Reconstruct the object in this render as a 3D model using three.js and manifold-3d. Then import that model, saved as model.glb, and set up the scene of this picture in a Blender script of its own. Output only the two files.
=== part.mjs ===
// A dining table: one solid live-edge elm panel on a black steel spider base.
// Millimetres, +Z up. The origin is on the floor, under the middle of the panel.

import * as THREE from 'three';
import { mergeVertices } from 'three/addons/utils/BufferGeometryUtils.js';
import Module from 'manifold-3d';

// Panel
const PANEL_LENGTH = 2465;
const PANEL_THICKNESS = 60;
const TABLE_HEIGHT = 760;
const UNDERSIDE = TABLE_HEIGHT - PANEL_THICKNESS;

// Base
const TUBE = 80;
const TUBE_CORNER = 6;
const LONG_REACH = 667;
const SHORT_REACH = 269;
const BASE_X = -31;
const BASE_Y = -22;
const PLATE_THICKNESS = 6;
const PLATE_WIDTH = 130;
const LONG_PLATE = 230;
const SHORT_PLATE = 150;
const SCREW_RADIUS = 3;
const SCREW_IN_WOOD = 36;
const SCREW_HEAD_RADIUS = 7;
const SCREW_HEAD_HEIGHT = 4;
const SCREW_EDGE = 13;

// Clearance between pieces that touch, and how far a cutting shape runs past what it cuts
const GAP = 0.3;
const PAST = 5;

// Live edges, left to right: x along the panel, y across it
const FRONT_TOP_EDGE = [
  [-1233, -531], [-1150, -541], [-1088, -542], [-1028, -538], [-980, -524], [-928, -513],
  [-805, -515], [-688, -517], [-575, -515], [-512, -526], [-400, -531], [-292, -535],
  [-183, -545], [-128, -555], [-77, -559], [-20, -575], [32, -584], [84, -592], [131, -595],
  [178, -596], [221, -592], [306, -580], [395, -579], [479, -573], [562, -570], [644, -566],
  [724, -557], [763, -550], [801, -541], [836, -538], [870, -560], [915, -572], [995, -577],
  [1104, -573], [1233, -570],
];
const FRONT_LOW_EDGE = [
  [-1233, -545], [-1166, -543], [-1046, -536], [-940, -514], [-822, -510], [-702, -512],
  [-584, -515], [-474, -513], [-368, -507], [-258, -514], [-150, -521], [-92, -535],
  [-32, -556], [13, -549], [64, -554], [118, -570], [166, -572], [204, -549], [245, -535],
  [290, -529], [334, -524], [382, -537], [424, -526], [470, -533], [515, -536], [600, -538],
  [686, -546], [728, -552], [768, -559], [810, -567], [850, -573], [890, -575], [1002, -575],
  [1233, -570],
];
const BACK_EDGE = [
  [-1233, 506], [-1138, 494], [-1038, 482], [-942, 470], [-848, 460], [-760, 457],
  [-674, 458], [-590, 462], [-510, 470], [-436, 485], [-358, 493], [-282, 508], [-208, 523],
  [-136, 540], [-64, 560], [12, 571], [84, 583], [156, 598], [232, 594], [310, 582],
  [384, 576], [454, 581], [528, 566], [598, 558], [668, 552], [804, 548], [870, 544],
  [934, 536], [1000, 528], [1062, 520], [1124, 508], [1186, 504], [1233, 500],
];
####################
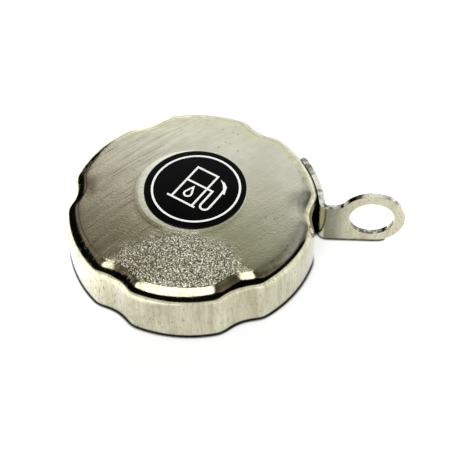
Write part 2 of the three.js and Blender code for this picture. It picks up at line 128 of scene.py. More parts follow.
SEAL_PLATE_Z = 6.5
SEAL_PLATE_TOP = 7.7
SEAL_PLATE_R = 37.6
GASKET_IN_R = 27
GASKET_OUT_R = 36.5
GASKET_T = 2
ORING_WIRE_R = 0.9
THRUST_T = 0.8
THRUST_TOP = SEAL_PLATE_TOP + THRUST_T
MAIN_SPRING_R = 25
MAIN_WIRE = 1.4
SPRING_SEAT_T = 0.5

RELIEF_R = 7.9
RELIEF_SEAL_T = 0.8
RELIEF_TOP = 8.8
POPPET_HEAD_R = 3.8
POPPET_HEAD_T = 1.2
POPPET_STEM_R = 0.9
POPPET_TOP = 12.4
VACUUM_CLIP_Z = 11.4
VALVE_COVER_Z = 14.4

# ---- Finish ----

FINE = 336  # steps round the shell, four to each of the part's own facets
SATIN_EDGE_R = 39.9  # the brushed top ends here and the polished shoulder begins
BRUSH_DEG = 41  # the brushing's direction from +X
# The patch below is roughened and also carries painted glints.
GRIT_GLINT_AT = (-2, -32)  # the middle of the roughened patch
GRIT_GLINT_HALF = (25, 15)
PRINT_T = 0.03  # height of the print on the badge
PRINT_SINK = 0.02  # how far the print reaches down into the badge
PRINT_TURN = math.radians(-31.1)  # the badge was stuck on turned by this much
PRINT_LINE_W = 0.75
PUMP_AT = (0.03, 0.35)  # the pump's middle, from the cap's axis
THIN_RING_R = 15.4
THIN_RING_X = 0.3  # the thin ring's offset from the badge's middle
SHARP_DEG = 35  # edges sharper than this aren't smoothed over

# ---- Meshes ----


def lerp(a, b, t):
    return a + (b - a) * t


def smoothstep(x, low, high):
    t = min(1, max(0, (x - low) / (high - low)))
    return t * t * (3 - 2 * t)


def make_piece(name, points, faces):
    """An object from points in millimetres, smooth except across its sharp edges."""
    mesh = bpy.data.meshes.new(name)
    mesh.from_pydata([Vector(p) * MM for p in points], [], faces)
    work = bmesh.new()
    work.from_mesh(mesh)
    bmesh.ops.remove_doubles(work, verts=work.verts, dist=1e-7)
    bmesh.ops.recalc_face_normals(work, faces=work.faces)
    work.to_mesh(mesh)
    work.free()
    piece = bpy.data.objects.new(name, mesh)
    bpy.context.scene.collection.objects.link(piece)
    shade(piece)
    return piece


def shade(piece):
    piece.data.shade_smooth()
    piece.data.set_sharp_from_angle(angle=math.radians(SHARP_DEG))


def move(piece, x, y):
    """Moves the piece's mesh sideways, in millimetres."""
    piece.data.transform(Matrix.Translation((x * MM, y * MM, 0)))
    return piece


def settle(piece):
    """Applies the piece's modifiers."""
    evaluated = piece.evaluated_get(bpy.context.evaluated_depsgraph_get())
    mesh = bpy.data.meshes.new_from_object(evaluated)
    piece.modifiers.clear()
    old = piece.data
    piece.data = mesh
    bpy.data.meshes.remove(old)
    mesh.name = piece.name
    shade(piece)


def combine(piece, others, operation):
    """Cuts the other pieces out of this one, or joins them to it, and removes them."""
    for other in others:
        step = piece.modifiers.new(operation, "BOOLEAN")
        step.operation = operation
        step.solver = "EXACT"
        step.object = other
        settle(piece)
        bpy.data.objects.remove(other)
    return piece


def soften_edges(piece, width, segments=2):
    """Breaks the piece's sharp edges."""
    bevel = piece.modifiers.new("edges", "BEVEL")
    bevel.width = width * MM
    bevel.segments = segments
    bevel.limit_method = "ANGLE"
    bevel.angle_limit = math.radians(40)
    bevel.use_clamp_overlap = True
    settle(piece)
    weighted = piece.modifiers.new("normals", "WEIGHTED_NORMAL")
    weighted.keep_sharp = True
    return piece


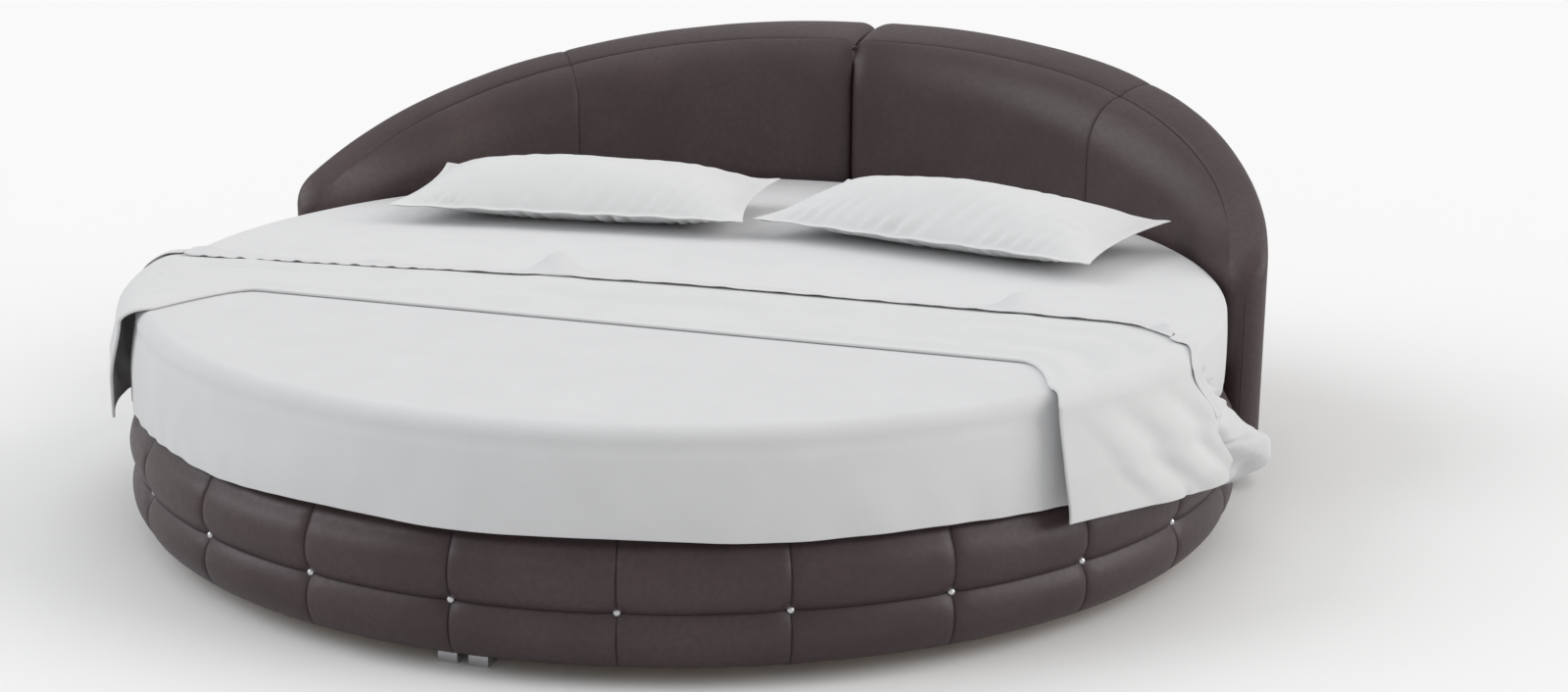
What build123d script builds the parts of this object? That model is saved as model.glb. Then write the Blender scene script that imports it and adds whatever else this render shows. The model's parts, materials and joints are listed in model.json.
####################
#### SHORT TASK
Identify every line holding the word "Blender" and copy it out.

#### ANSWER IN FULL
Reconstruct the object in this render as a 3D model using three.js and manifold-3d. Then import that model, saved as model.glb, and set up the scene of this picture in a Blender script of its own. Output only the two files.
Write part 2 of the three.js and Blender code for this picture. It picks up at line 128 of scene.py. More parts follow.
What build123d script builds the parts of this object? That model is saved as model.glb. Then write the Blender scene script that imports it and adds whatever else this render shows. The model's parts, materials and joints are listed in model.json.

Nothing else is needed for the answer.